◆ **Job**: Write out the data below in full. Keep it exact.

◆ **Source excerpt**:
- - -
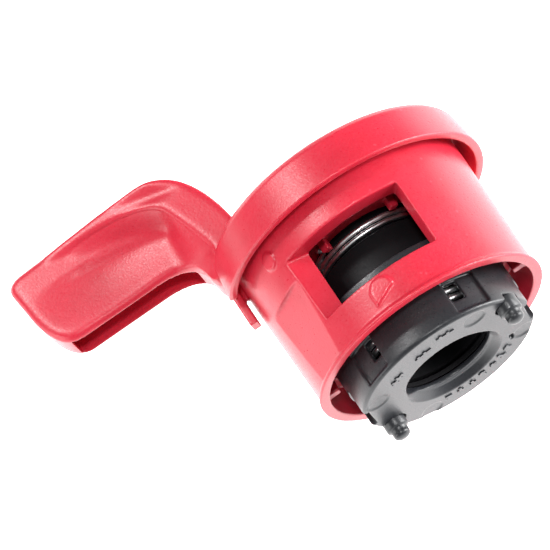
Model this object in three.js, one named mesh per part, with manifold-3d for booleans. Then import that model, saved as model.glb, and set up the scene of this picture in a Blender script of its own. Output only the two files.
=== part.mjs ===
// Spring-return operating handle for a small seacock valve.
//
// The handle is built upright in hub coordinates: the hub axis is Z, the end face that seats on the
// valve is the plane Z = 0, and the lever stands at the top, reaching out along -X.  The hub window
// looks along -Y.  The whole group is then laid on its side, because the stem of a valve in an
// upright pipe is horizontal: the seating face looks along -Y and the window looks up.
import * as THREE from 'three';
import { ConvexGeometry } from 'three/addons/geometries/ConvexGeometry.js';
import { mergeVertices } from 'three/addons/utils/BufferGeometryUtils.js';
import Module from 'manifold-3d';

const wasm = await Module();
wasm.setup();

// ---- driving dimensions, millimetres ------------------------------------------------------------
const FLANGE_RADIUS = 25.0;          // widest circle of the handle, at the lower edge of its rim
const FLANGE_TOP_RADIUS = 23.6;
const FLANGE_LOW = 28.8;
const FLANGE_TOP = 36.8;
const FLANGE_WALL = 1.5;
const TOP_PLATE = 2.8;

const SKIRT_LOW = 5.4;
const SKIRT_RADIUS_LOW = 21.0;
const SKIRT_RADIUS_TOP = 21.6;
const SKIRT_LIP = 0.6;               // lip stands out by this much and is this high
const SKIRT_MOUTH_RADIUS = 19.7;     // wide mouth of the skirt
const SKIRT_MOUTH_TOP = 11.4;
const SKIRT_BORE_RADIUS = 17.7;

const WINDOW_LOW = 12.0;
const WINDOW_HIGH = 24.2;
const WINDOW_PLAN = [[-6.6, -14.5], [-16.1, -19.2], [-16.1, -24.0], [11.2, -24.0], [8.1, -14.5]];
const FLAT_CENTRE_DEG = 140.5;       // flat on the skirt beside the window
const FLAT_DEPTH = 0.6;
const FLAT_HIGH = 20.7;
const PAD = { half: 2.05, straight: 1.7, low: 7.7, angle: 95 };   // D-shaped pad under the window

const CUTOUT_FROM_DEG = 165;         // stretch of the flange rim that is left away
const CUTOUT_TO_DEG = 262;
const STOP_PEG = { x: -22.9, y: -3.0, thick: 1.5, width: 3.0, drop: 4.7 };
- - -
◆ **Full output**:
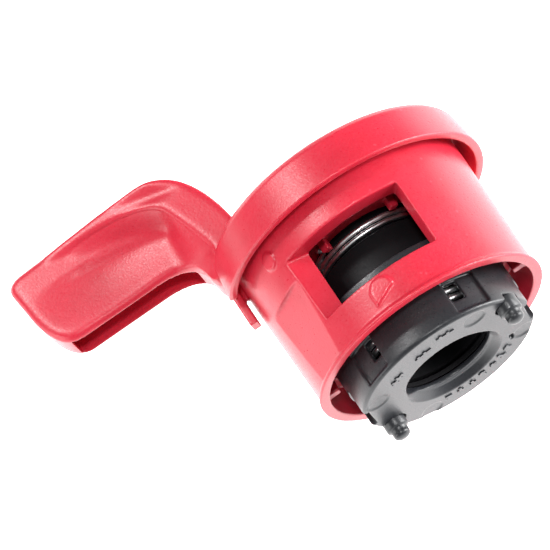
Model this object in three.js, one named mesh per part, with manifold-3d for booleans. Then import that model, saved as model.glb, and set up the scene of this picture in a Blender script of its own. Output only the two files.
=== part.mjs ===
// Spring-return operating handle for a small seacock valve.
//
// The handle is built upright in hub coordinates: the hub axis is Z, the end face that seats on the
// valve is the plane Z = 0, and the lever stands at the top, reaching out along -X.  The hub window
// looks along -Y.  The whole group is then laid on its side, because the stem of a valve in an
// upright pipe is horizontal: the seating face looks along -Y and the window looks up.
import * as THREE from 'three';
import { ConvexGeometry } from 'three/addons/geometries/ConvexGeometry.js';
import { mergeVertices } from 'three/addons/utils/BufferGeometryUtils.js';
import Module from 'manifold-3d';

const wasm = await Module();
wasm.setup();

// ---- driving dimensions, millimetres ------------------------------------------------------------
const FLANGE_RADIUS = 25.0;          // widest circle of the handle, at the lower edge of its rim
const FLANGE_TOP_RADIUS = 23.6;
const FLANGE_LOW = 28.8;
const FLANGE_TOP = 36.8;
const FLANGE_WALL = 1.5;
const TOP_PLATE = 2.8;

const SKIRT_LOW = 5.4;
const SKIRT_RADIUS_LOW = 21.0;
const SKIRT_RADIUS_TOP = 21.6;
const SKIRT_LIP = 0.6;               // lip stands out by this much and is this high
const SKIRT_MOUTH_RADIUS = 19.7;     // wide mouth of the skirt
const SKIRT_MOUTH_TOP = 11.4;
const SKIRT_BORE_RADIUS = 17.7;

const WINDOW_LOW = 12.0;
const WINDOW_HIGH = 24.2;
const WINDOW_PLAN = [[-6.6, -14.5], [-16.1, -19.2], [-16.1, -24.0], [11.2, -24.0], [8.1, -14.5]];
const FLAT_CENTRE_DEG = 140.5;       // flat on the skirt beside the window
const FLAT_DEPTH = 0.6;
const FLAT_HIGH = 20.7;
const PAD = { half: 2.05, straight: 1.7, low: 7.7, angle: 95 };   // D-shaped pad under the window

const CUTOUT_FROM_DEG = 165;         // stretch of the flange rim that is left away
const CUTOUT_TO_DEG = 262;
const STOP_PEG = { x: -22.9, y: -3.0, thick: 1.5, width: 3.0, drop: 4.7 };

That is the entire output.